For the relations to hold you don't need $\Bbb{R}^3$ to be oriented and you don't need $(x_1,x_2,x_3)$ to be an orthonormal basis for $\Bbb{R}^3$. What you do need is for $(x_1,x_2,x_3)$ to be the dual basis to whatever basis $(e_1,e_2,e_3)$ you choose for $\Bbb{R}^n$: If for all $A\in\Bbb{R}^3$ you have $$\omega_A^1=A_1x_1+A_2x_2+A_3x_3,$$ then in particular for $A=e_i$ you get $\omega_{e_i}^1=x_i$ where $\omega_{e_i}^1(\xi)=\langle e_i,\xi\rangle$ for all $\xi\in\Bbb{R}^3$. This means precisely that $(x_1,x_2,x_3)$ is the dual basis to $(e_1,e_2,e_3)$.

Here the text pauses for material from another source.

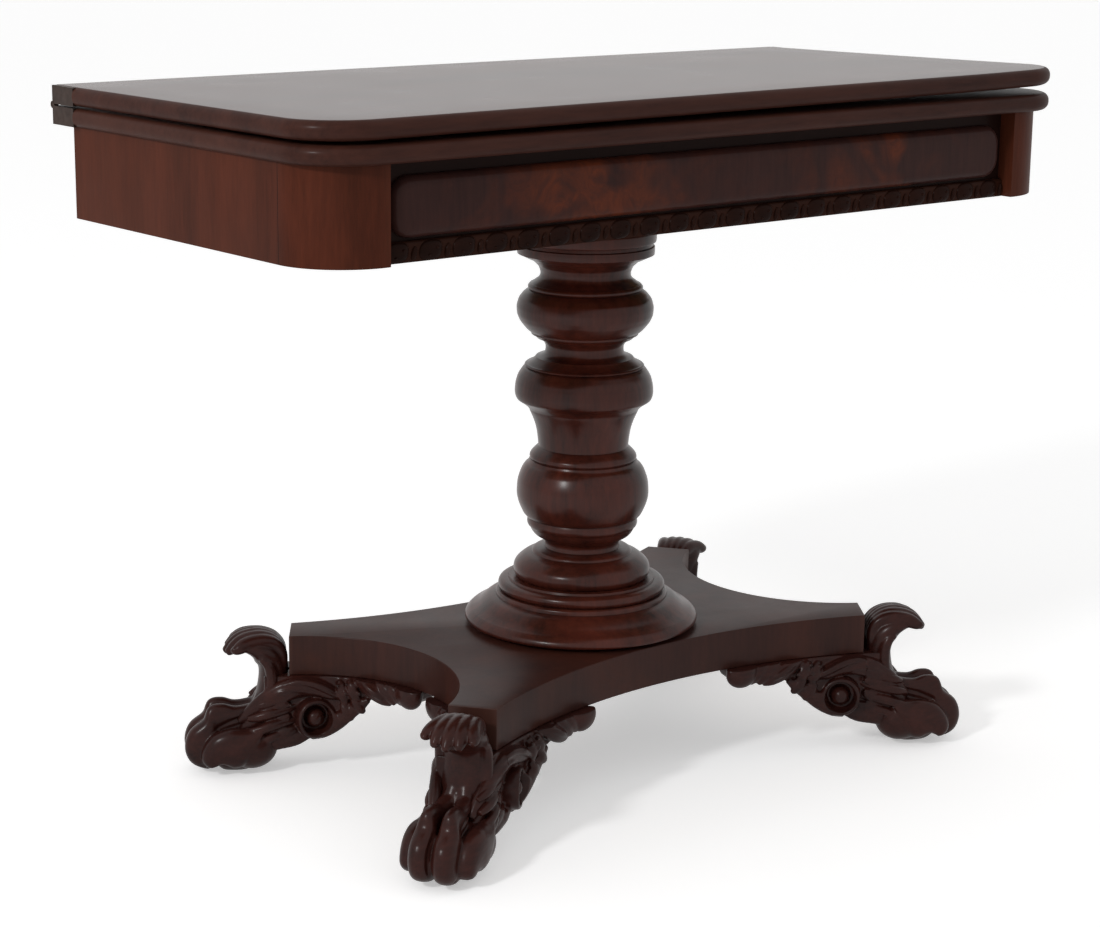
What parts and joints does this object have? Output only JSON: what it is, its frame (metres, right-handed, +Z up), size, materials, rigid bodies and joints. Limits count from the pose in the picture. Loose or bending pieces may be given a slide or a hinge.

When $(x_1,x_2,x_3)$ is the dual basis to $(e_1,e_2,e_3)$ then verifying the two relations is a matter of checking that they hold on any basis for $\Bbb{R}^3$. This is easiest for $(e_1,e_2,e_3)$; for $A=e_1$ we get \begin{eqnarray*} A_1x_1(\xi)+A_2x_2(\xi)+A_3x_3(\xi)=x_1(\xi) &=&\langle e_1,\xi\rangle=\omega_{e_1}^1(\xi).\\ &\ &\\ A_1x_2\wedge x_3(\xi_1,\xi_2)+A_2x_1\wedge x_3(\xi_1,\xi_2)+A_3x_1\wedge x_2(\xi_1,\xi_2) &=&x_2\wedge x_3(\xi_1,\xi_2)\\ &=&\begin{vmatrix}x_2(\xi_1)&x_3(\xi_1)\\ x_2(\xi_2)&x_3(\xi_2)\end{vmatrix}\\ &=&\begin{vmatrix} 1&0&0\\ x_1(\xi_1)&x_2(\xi_1)&x_3(\xi_1)\\ x_2(\xi_2)&x_2(\xi_2)&x_3(\xi_2) \end{vmatrix}\\ &=&\omega_{e_1}^2(\xi_1,\xi_2), \end{eqnarray*} for all $\xi,\xi_1,\xi_2\in\Bbb{R}^3$, and the same argument works for $e_2$ and $e_3$, of course.